**WORK REQUIRED**
Give again, word for word, each line from the top of the listing through the line that holds "GLIDE_FROM_REAR = 0.050".

COLLECTED MATERIAL start

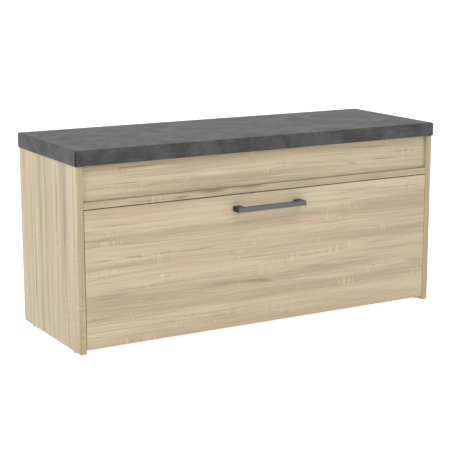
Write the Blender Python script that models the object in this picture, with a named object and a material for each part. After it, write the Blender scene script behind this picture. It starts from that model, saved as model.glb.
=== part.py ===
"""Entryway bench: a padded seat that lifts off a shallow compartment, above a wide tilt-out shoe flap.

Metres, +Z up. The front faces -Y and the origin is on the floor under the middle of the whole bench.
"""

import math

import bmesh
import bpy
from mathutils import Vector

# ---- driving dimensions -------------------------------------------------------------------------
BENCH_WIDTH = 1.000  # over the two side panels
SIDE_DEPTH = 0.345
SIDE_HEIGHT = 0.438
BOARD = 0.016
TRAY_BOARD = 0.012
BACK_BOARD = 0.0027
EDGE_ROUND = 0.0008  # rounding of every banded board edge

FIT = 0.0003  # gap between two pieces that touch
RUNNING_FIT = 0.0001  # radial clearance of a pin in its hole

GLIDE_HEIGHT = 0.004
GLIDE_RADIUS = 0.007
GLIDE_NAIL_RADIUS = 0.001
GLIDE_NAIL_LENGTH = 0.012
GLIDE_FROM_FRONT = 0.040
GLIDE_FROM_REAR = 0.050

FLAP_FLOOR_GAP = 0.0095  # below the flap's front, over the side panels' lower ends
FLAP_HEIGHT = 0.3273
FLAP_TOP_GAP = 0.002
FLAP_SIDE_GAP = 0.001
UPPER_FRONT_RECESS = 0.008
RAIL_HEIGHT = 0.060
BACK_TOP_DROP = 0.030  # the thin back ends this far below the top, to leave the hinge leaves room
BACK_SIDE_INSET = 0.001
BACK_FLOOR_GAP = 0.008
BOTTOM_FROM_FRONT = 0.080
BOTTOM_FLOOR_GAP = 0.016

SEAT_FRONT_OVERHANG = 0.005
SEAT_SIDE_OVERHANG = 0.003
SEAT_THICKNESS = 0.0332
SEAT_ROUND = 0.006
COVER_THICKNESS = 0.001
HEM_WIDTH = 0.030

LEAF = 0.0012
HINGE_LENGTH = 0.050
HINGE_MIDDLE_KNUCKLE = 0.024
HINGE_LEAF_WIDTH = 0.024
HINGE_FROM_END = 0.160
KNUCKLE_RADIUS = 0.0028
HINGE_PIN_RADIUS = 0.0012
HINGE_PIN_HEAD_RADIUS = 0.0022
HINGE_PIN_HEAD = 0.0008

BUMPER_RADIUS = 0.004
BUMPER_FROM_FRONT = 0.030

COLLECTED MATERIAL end

**RESULT OF THE EXERCISE**
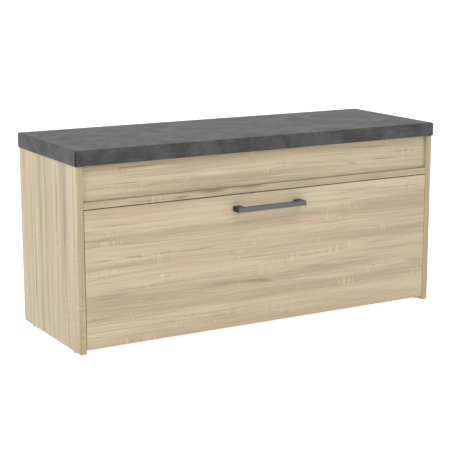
Write the Blender Python script that models the object in this picture, with a named object and a material for each part. After it, write the Blender scene script behind this picture. It starts from that model, saved as model.glb.
=== part.py ===
"""Entryway bench: a padded seat that lifts off a shallow compartment, above a wide tilt-out shoe flap.

Metres, +Z up. The front faces -Y and the origin is on the floor under the middle of the whole bench.
"""

import math

import bmesh
import bpy
from mathutils import Vector

# ---- driving dimensions -------------------------------------------------------------------------
BENCH_WIDTH = 1.000  # over the two side panels
SIDE_DEPTH = 0.345
SIDE_HEIGHT = 0.438
BOARD = 0.016
TRAY_BOARD = 0.012
BACK_BOARD = 0.0027
EDGE_ROUND = 0.0008  # rounding of every banded board edge

FIT = 0.0003  # gap between two pieces that touch
RUNNING_FIT = 0.0001  # radial clearance of a pin in its hole

GLIDE_HEIGHT = 0.004
GLIDE_RADIUS = 0.007
GLIDE_NAIL_RADIUS = 0.001
GLIDE_NAIL_LENGTH = 0.012
GLIDE_FROM_FRONT = 0.040
GLIDE_FROM_REAR = 0.050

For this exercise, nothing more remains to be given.